- SUPPLIED MATERIAL -
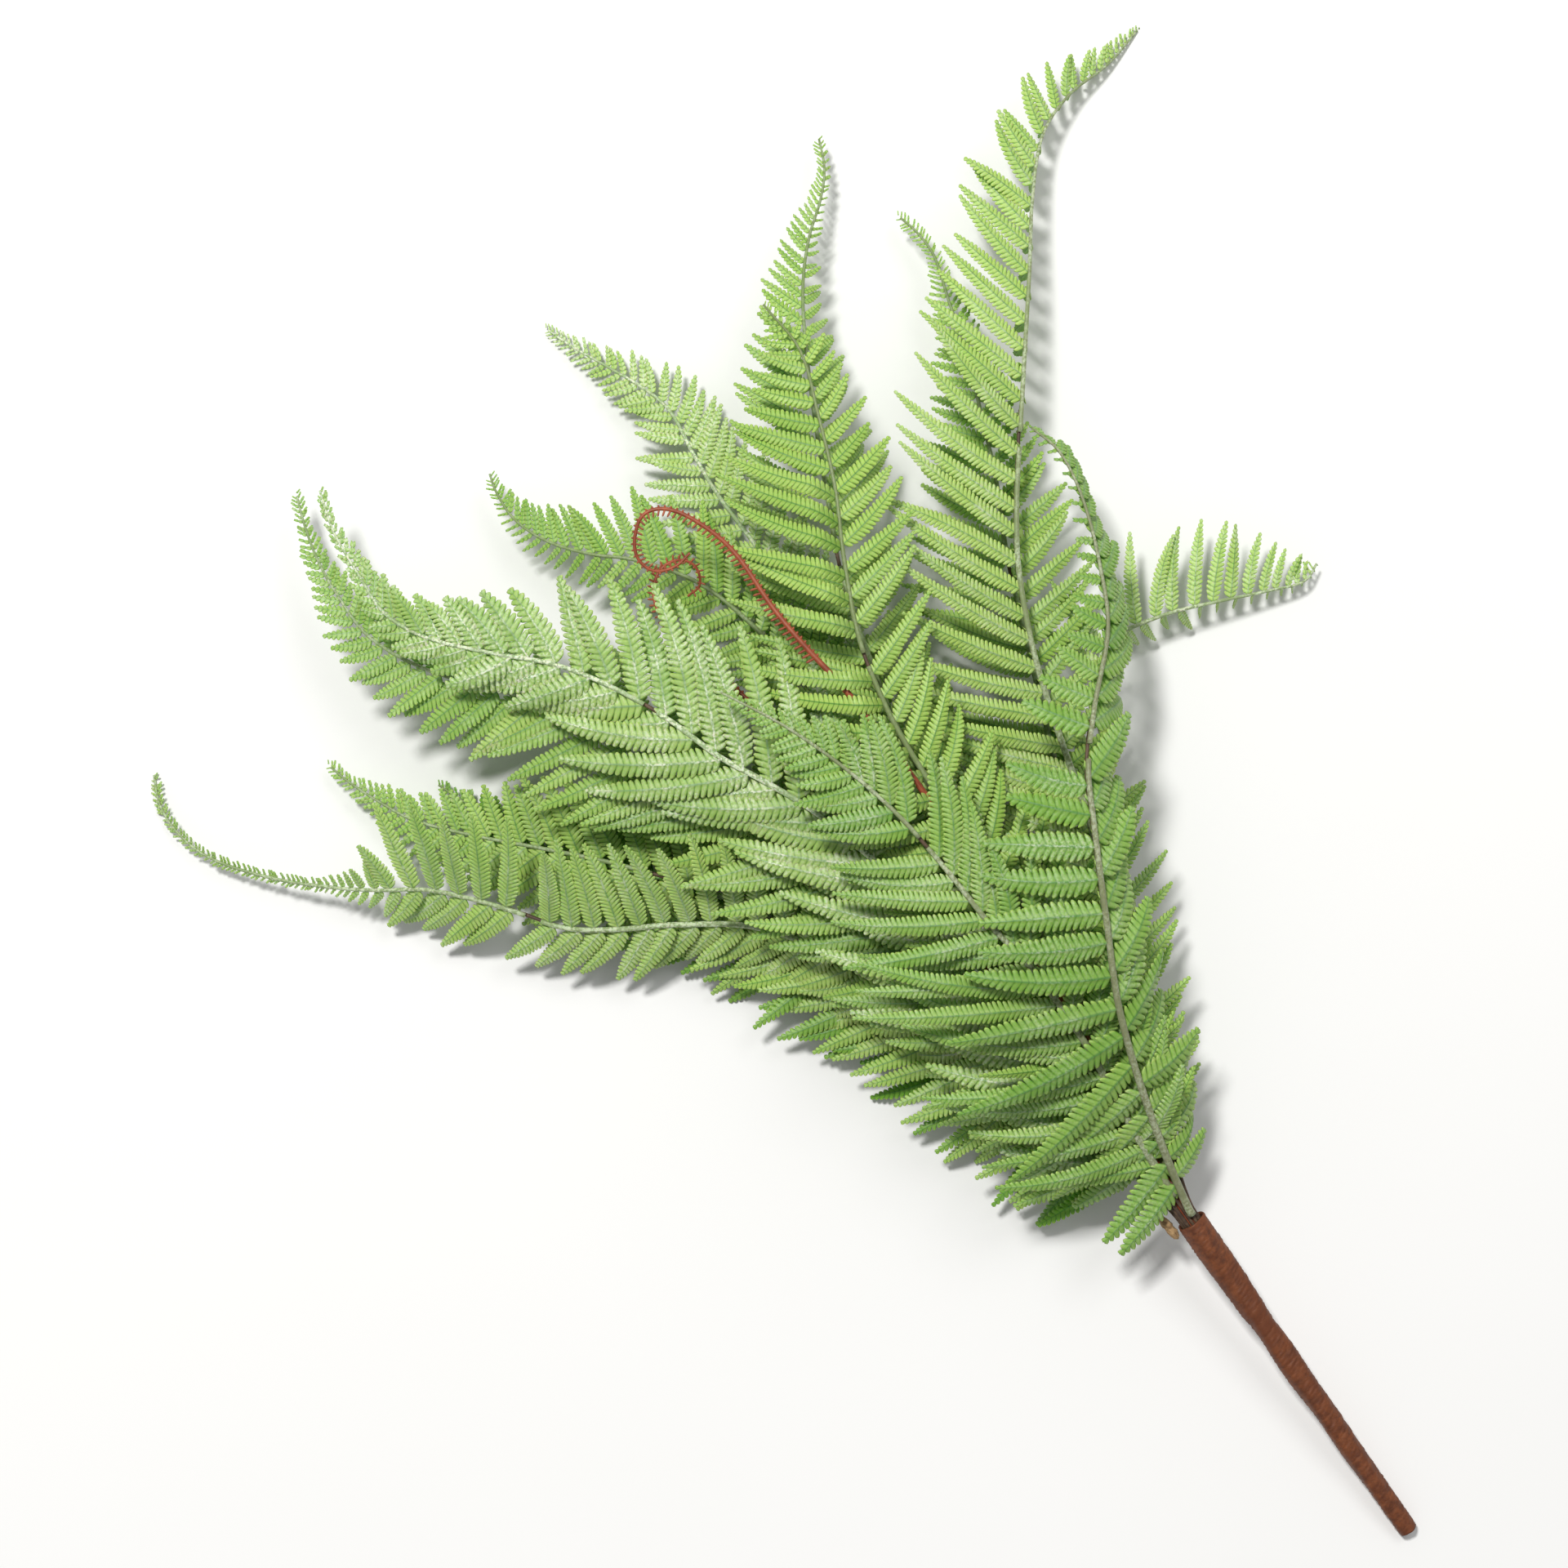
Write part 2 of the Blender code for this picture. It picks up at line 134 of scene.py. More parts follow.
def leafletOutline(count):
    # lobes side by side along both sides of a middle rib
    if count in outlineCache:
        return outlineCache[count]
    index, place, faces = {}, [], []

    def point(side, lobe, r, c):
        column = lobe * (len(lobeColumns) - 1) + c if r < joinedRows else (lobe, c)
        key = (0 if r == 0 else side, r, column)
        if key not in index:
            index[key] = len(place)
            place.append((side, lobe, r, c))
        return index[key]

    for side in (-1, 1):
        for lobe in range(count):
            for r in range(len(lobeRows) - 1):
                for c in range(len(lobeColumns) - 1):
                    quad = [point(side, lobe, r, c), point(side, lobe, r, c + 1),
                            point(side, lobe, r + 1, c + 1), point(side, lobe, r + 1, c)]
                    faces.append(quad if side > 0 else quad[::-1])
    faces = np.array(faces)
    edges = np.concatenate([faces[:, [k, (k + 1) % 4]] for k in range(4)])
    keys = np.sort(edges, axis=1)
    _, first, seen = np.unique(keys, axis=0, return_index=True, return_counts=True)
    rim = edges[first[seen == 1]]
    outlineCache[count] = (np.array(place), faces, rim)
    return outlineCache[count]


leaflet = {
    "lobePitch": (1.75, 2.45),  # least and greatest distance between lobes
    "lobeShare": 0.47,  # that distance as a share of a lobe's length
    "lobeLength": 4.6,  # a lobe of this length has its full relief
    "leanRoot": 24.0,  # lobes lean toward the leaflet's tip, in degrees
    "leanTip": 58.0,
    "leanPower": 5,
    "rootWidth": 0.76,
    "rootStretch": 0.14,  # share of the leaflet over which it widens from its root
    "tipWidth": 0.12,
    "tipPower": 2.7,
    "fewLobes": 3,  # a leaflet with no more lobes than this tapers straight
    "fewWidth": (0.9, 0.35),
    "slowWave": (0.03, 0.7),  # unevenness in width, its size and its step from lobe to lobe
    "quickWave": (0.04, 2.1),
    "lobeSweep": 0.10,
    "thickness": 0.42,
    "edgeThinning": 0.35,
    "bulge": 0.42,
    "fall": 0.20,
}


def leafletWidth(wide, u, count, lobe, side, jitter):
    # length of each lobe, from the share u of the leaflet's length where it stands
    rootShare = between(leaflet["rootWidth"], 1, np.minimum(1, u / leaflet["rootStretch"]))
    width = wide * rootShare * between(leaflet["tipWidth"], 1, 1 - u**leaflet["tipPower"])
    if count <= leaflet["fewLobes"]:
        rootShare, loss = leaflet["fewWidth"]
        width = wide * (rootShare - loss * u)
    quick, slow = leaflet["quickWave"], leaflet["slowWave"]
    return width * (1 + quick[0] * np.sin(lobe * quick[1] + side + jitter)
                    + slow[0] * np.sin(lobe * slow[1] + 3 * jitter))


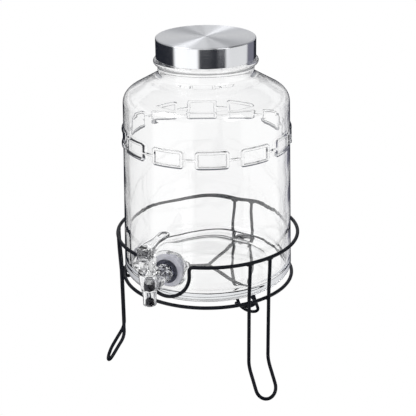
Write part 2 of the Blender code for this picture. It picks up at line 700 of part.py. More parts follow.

- AIM OF THE TASK -
Every line of the records that includes the word "picture" should be gathered.

- FULL RESPONSE -
Write part 2 of the Blender code for this picture. It picks up at line 134 of scene.py. More parts follow.
Write part 2 of the Blender code for this picture. It picks up at line 700 of part.py. More parts follow.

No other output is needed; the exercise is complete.